Making a Final Exit is a big deal. You should use some time to make preparations like creating a will, making sure your pets are going to be ok, saying goodbye to people, etc.
You really should figure out something awesome to do before you Exit. Do something that you’ve always wanted to do. Old enough to rent a car? Get a ridiculous rental car and drive to a racetrack, take a really nice Cadillac off-roading (lol), or buy a bus ticket to Hollywood. Ever tried MDMA/Ecstasy/Coke? Fuck it, try it. Some people will call me an asshole for saying ‘try cocaine!’, but I’d rather you try a drug versus killing yourself. Whatever you decide to do over the next few days, the only thing I ask is that you don’t hurt yourself or anyone else. It’s three days of unapologetically being yourself. Try to use this time to find yourself and capture a few reasons to live. I promise you, there’s reasons to live and you’ll find them if you take a little while to look.
While you drift through the next few days, it’s important to really soak in all of the details of the world around you. Start focusing on the tiniest of details, like the texture of paper or the smell of your neighbors shitty cooking. These are all things that, if you let them, will help ground you and tether back to reality. Things are bad right now, but you can probably figure out a way to work around them.

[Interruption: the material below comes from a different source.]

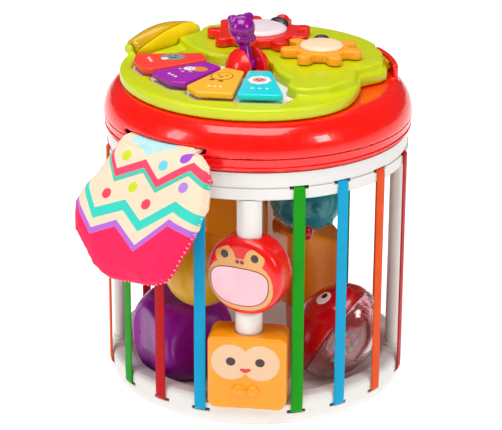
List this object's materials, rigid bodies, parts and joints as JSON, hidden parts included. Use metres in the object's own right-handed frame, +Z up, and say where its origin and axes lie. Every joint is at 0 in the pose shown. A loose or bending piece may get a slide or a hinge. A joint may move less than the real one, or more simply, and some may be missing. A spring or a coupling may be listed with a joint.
{
  "type": "baby activity drum",
  "caption": "Round baby activity toy: a cage of elastic bands round soft shapes, with two spinning beads on a rod, a padded cloth flap and a music head with keys, gears, a rocking bear and rollers",
  "frame": {"origin": "centre of the base plate's underside, where the drum's axis meets the table", "axes": "+Z up the drum's axis, -Y to the front where the bead rod stands, +X to the right seen from the front"},
  "size_m": [0.1988, 0.2105, 0.228],
  "materials": {
    "white_plastic": "moulded white ABS, satin gloss",
    "post_plastic": "moulded white ABS, satin gloss",
    "rod_plastic": "moulded white ABS, glossy",
    "screw_steel": "zinc-plated steel",
    "orange_elastic": "smooth moulded elastic, satin",
    "green_elastic": "smooth moulded elastic, satin",
    "red_elastic": "smooth moulded elastic, satin",
    "blue_elastic": "smooth moulded elastic, satin",
    "red_plastic": "moulded red ABS, high gloss",
    "lime_plastic": "moulded lime ABS, satin gloss",
    "bed_plastic": "moulded white ABS, satin gloss",
    "red_key_plastic": "moulded red ABS with a printed picture",
    "purple_key_plastic": "moulded purple ABS with a printed picture",
    "yellow_key_plastic": "moulded golden ABS with a printed picture",
    "cyan_key_plastic": "moulded cyan ABS with a printed picture",
    "dome_rubber": "silicone, matt",
    "board_laminate": "solder-masked laminate",
    "speaker_plastic": "black paper cone and frame",
    "battery_sleeve": "shrink sleeve, glossy",
    "contact_steel": "nickel-plated spring steel",
    "bear_plastic": "moulded purple ABS, high gloss",
    "gear_red_plastic": "moulded red ABS, high gloss",
    "gear_orange_plastic": "moulded orange ABS, satin gloss",
    "pink_plastic": "pale pink cap, printed",
    "peach_plastic": "peach cap, printed",
    "yellow_plastic": "moulded yellow ABS, high gloss",
    "amber_plastic": "tinted clear plastic, high gloss",
    "frog_red_plastic": "moulded red ABS, high gloss",
    "tan_print": "printed film, satin",
    "mirror_film": "acrylic mirror",
    "bead_orange_plastic": "moulded orange ABS, high gloss",
    "cream_print": "printed film, satin",
    "print_cloth": "padded printed cotton",
    "purple_plastic": "moulded purple ABS, high gloss",
    "mustard_plastic": "moulded mustard ABS, satin gloss",
    "coral_plastic": "moulded orange-red ABS",
    "block_orange_plastic": "moulded orange ABS, satin gloss",
    "teal_plastic": "moulded teal ABS, high gloss",
    "rattle_red_plastic": "moulded dark red ABS, high gloss",
    "clear_plastic": "clear styrene, high gloss",
    "seed_plastic": "small moulded beads"
  },
  "bodies": {
    "drum": {"base_tray": "white_plastic", "base_plate": "white_plastic", "left_post": "post_plastic", "right_post": "post_plastic", "back_post": "post_plastic", "bead_rod": "rod_plastic", "case_screws": "screw_steel", "orange_bands": "orange_elastic", "green_bands": "green_elastic", "red_bands": "red_elastic", "blue_bands": "blue_elastic", "upper_ring": "white_plastic", "head_base": "red_plastic", "head_shell": "red_plastic", "top_panel": "lime_plastic", "key_bed": "bed_plastic", "red_dome": "dome_rubber", "purple_dome": "dome_rubber", "yellow_dome": "dome_rubber", "cyan_dome": "dome_rubber", "circuit_board": "board_laminate", "speaker": "speaker_plastic", "batteries": "battery_sleeve", "battery_contacts": "contact_steel", "battery_door": "red_plastic", "bear_dome": "gear_red_plastic", "bear_pin": "screw_steel", "gear_posts": "rod_plastic", "gear_screws": "screw_steel", "barrel_axle": "screw_steel", "roller_axle": "screw_steel", "cloth_flap": "print_cloth", "purple_block": "purple_plastic", "mustard_ball": "mustard_plastic", "coral_block": "coral_plastic", "orange_block": "block_orange_plastic", "teal_ball": "teal_plastic", "amber_block": "amber_plastic", "rattle_bird": "rattle_red_plastic", "rattle_window": "clear_plastic", "rattle_beads": "seed_plastic"},
    "red_key_body": {"red_key": "red_key_plastic"},
    "purple_key_body": {"purple_key": "purple_key_plastic"},
    "yellow_key_body": {"yellow_key": "yellow_key_plastic"},
    "cyan_key_body": {"cyan_key": "cyan_key_plastic"},
    "red_gear_body": {"red_gear": "gear_red_plastic", "red_gear_face": "pink_plastic"},
    "orange_gear_body": {"orange_gear": "gear_orange_plastic", "orange_gear_face": "peach_plastic"},
    "bear_body": {"bear_lever": "bear_plastic"},
    "barrel_body": {"barrel_shell": "yellow_plastic", "barrel_window": "amber_plastic"},
    "roller_body": {"click_roller": "amber_plastic"},
    "frog_body": {"frog_bead": "frog_red_plastic", "frog_face": "tan_print", "frog_mirror": "mirror_film"},
    "square_body": {"square_bead": "bead_orange_plastic", "square_face": "cream_print"},
    "switch_body": {"power_switch": "rod_plastic"}
  },
  "joints": [
    {"name": "red_key_press", "type": "slide", "parent": "drum", "child": "red_key_body", "axis": [0, 0, -1], "range_m": [0, 0.002], "stiffness_N_per_m": 300, "deforming": ["red_dome"]},
    {"name": "purple_key_press", "type": "slide", "parent": "drum", "child": "purple_key_body", "axis": [0, 0, -1], "range_m": [0, 0.002], "stiffness_N_per_m": 300, "deforming": ["purple_dome"]},
    {"name": "yellow_key_press", "type": "slide", "parent": "drum", "child": "yellow_key_body", "axis": [0, 0, -1], "range_m": [0, 0.002], "stiffness_N_per_m": 300, "deforming": ["yellow_dome"]},
    {"name": "cyan_key_press", "type": "slide", "parent": "drum", "child": "cyan_key_body", "axis": [0, 0, -1], "range_m": [0, 0.002], "stiffness_N_per_m": 300, "deforming": ["cyan_dome"]},
    {"name": "red_gear_spin", "type": "hinge", "parent": "drum", "child": "red_gear_body", "pos_m": [-0.0015, 0.043, 0.2005], "axis": [0, 0, 1], "continuous": true},
    {"name": "orange_gear_spin", "type": "hinge", "parent": "drum", "child": "orange_gear_body", "pos_m": [0.03747, 0.00948, 0.2005], "axis": [0, 0, 1], "continuous": true},
    {"name": "bear_swing", "type": "hinge", "parent": "drum", "child": "bear_body", "pos_m": [-0.0062, -0.0054, 0.198], "axis": [0.8192, 0.5736, 0], "range_deg": [-1, 35]},
    {"name": "barrel_roll", "type": "hinge", "parent": "drum", "child": "barrel_body", "pos_m": [-0.06188, 0.04748, 0.1976], "axis": [-0.6088, -0.7934, 0], "continuous": true},
    {"name": "roller_spin", "type": "hinge", "parent": "drum", "child": "roller_body", "pos_m": [0.07153, 0.02187, 0.1932], "axis": [-0.2924, 0.9563, 0], "continuous": true},
    {"name": "frog_spin", "type": "hinge", "parent": "drum", "child": "frog_body", "pos_m": [0, -0.0845, 0.098], "axis": [0, 0, 1], "continuous": true},
    {"name": "square_spin", "type": "hinge", "parent": "drum", "child": "square_body", "pos_m": [0, -0.0845, 0.038], "axis": [0, 0, 1], "continuous": true},
    {"name": "power_slide", "type": "slide", "parent": "drum", "child": "switch_body", "axis": [1, 0, 0], "range_m": [-0.003, 0.003]}
  ],
  "couplings": [
    {"joint": "orange_gear_spin", "follows": "red_gear_spin", "ratio": -1.2857}
  ]
}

One really important thing I need to mention is that killing yourself isn’t easy. You (statistically speaking) are not going to succeed, and instead you’re going to severely hurt yourself and possibly fuck yourself up and then have to deal with that on top of everything else. I’m sorry about the brutal honesty here, but these are the facts. Do you think that you’re just gonna overdose on pills and go to sleep forever? Yeah… sorry to break it to you, but that only has a success rate of around 12%. Meanwhile, you end up inhaling your own puke for hours before someone finds you. Not fun. When I said earlier that I’ve been truly suicidal, I meant it. I’ve done a lot of research on how to kill yourself, and I mean this in the most caring way possible: Do yourself a favor and research it as well. My hope is that while researching you’ll start realize things AREN’T as unfixable as they seem. A really good resource I found is www.lostallhope.com. Check it out.

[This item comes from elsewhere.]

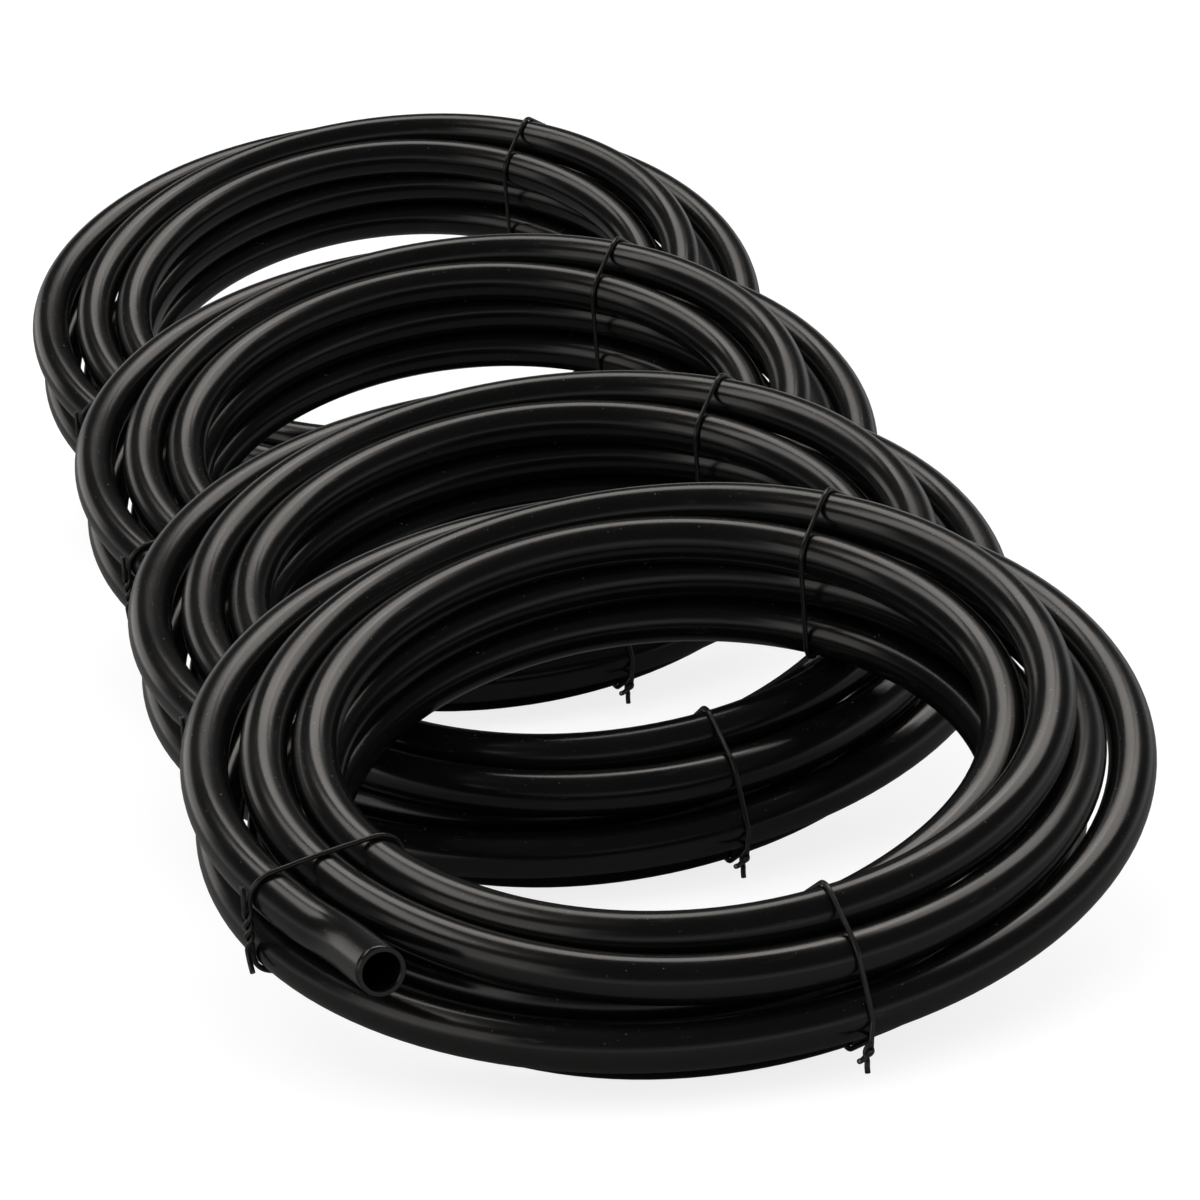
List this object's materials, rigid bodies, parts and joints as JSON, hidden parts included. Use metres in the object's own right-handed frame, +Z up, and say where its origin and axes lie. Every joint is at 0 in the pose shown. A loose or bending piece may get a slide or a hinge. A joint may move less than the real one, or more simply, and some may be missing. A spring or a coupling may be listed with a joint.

I hope you take some time to look for professional help. Getting on medication and talking with a psychologist is ideal, but I know not everyone can easily do this. If you can’t find anything traditional, go to a local shelter organization or church and find some free counseling services. They exist. These services tend to be agnostic and non-judgemental. Just avoid Evangelical, Mormon, and Scientology — or more simply put: Any religion that harbors hate or insists you be a different person, because thats the last thing you need right now. Believe me, I wouldn’t point you to a fucking church counselor for things like suicide/LGBT issues/whatever if I thought they were going to go all ‘ur gonna burn in hell’ on you. Believe it or not, not all church organizations are bad. Some have some really good programs and resources.

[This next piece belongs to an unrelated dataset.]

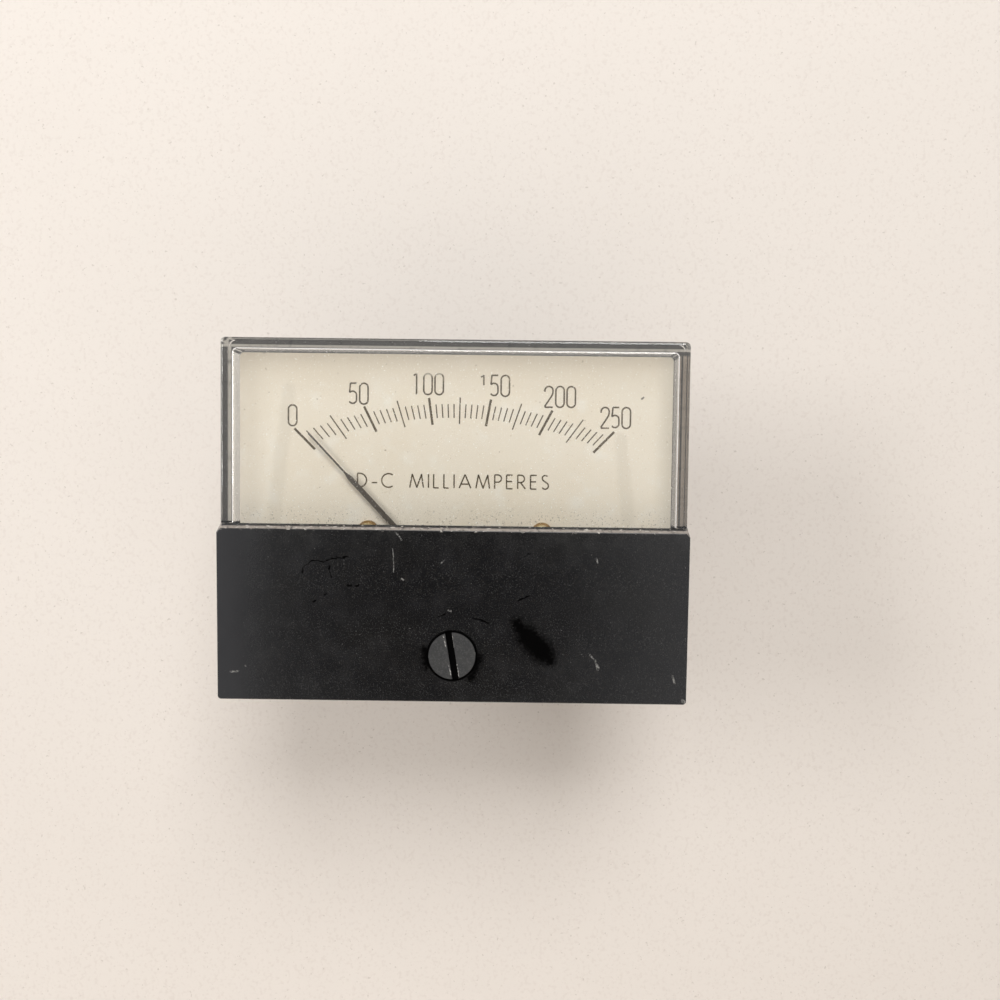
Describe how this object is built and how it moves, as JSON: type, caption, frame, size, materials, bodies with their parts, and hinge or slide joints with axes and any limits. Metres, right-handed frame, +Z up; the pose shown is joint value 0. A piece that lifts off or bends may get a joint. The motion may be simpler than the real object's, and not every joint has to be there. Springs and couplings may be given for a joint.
{
  "type": "analog panel meter",
  "caption": "Wide rectangular panel meter: clear window over a printed arc scale, black lower mask with a slotted zero adjuster, moving-coil pointer, round barrel and studs behind.",
  "frame": {"origin": "the barrel's axis where it meets the flange's back face, which seats on the panel", "axes": "+X to the reader's right along the face, +Z up, +Y backwards through the panel along the barrel, so the face looks along -Y"},
  "size_m": [0.1068, 0.0616, 0.0824],
  "materials": {
    "black_moulding": "satin black moulding, finely speckled",
    "clear_moulding": "clear polished moulding",
    "adjuster_moulding": "dull grey-black moulding",
    "dial_enamel": "cream enamel on sheet metal, printed in black",
    "pointer_black": "matte black paint on thin sheet metal",
    "brass": "turned brass, dulled",
    "bronze_spring": "rolled phosphor bronze strip",
    "copper_wire": "enamelled copper wire",
    "aluminium": "bright aluminium",
    "zinc_casting": "die-cast zinc, as cast",
    "magnet": "ground magnet alloy",
    "plated_steel": "zinc-plated steel",
    "steel": "polished steel",
    "jewel": "ruby-red synthetic jewel",
    "manganin": "resistance alloy strip"
  },
  "bodies": {
    "case": {"base_housing": "black_moulding", "core_magnet": "magnet", "core_web_lower": "zinc_casting", "core_web_upper": "zinc_casting", "dial_plate": "dial_enamel", "dial_post_left": "brass", "dial_post_right": "brass", "dial_screw_left": "brass", "dial_screw_right": "brass", "frame_screw_left": "plated_steel", "frame_screw_right": "plated_steel", "frame_screw_top": "plated_steel", "front_bridge": "brass", "front_bridge_post_left": "brass", "front_bridge_post_right": "brass", "front_bridge_screw_left": "brass", "front_bridge_screw_right": "brass", "front_jewel": "jewel", "front_jewel_screw": "brass", "front_lock_nut": "brass", "front_mask": "black_moulding", "mount_studs": "plated_steel", "movement_frame": "plated_steel", "rear_bridge": "brass", "rear_bridge_post_left": "brass", "rear_bridge_post_right": "brass", "rear_bridge_screw_left": "brass", "rear_bridge_screw_right": "brass", "rear_hairspring": "bronze_spring", "rear_jewel": "jewel", "rear_jewel_screw": "brass", "rear_lock_nut": "brass", "shunt_strip": "manganin", "stop_pin_left": "brass", "stop_pin_right": "brass", "terminal_nut_inner_left": "brass", "terminal_nut_inner_right": "brass", "terminal_nut_outer_left": "brass", "terminal_nut_outer_right": "brass", "terminal_stud_left": "brass", "terminal_stud_right": "brass", "terminal_washer_inner_left": "brass", "terminal_washer_inner_right": "brass", "terminal_washer_outer_left": "brass", "terminal_washer_outer_right": "brass", "window_cover": "clear_moulding", "yoke_ring": "plated_steel"},
    "movement": {"pointer": "pointer_black", "balance_weight_left": "brass", "balance_weight_right": "brass", "balance_weight_tail": "brass", "coil_former": "aluminium", "coil_winding": "copper_wire", "front_staff": "steel", "rear_staff": "steel"},
    "zero_lever": {"zero_lever": "brass", "front_hairspring": "bronze_spring"},
    "zero_screw": {"zero_screw": "adjuster_moulding"}
  },
  "joints": [
    {"name": "pointer_turn", "type": "hinge", "parent": "case", "child": "movement", "pos_m": [0, 0, -0.0121], "axis": [0, 1, 0], "range_deg": [-5.7, 92.3], "stiffness_Nm_per_rad": 0.00003},
    {"name": "zero_screw_turn", "type": "hinge", "parent": "case", "child": "zero_screw", "pos_m": [0, 0, -0.0261], "axis": [0, 1, 0], "range_deg": [-40, 40]},
    {"name": "zero_lever_turn", "type": "hinge", "parent": "case", "child": "zero_lever", "pos_m": [0, 0, -0.0121], "axis": [0, 1, 0], "range_deg": [-4.9, 4.9]}
  ],
  "couplings": [
    {"joint": "zero_lever_turn", "follows": "zero_screw_turn", "ratio": 0.12}
  ]
}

TL;DR: Suicide isn’t painless, especially when you leave everyone in pain. Your problems, even if they’re caused by a brain injury or chemical imbalance, ARE FIXABLE. In fact, the only thing you can’t fix is killing yourself. Be good to yourself and realize you’re on this planet for a reason. Yeah yeah, its not edgy of me to say some of this stuff, but go fuck yourself, this is important. Anyways, I hope you get some benefit from reading this and I hope you start to love yourself again.
PS: this is a scary thing to see. trust me.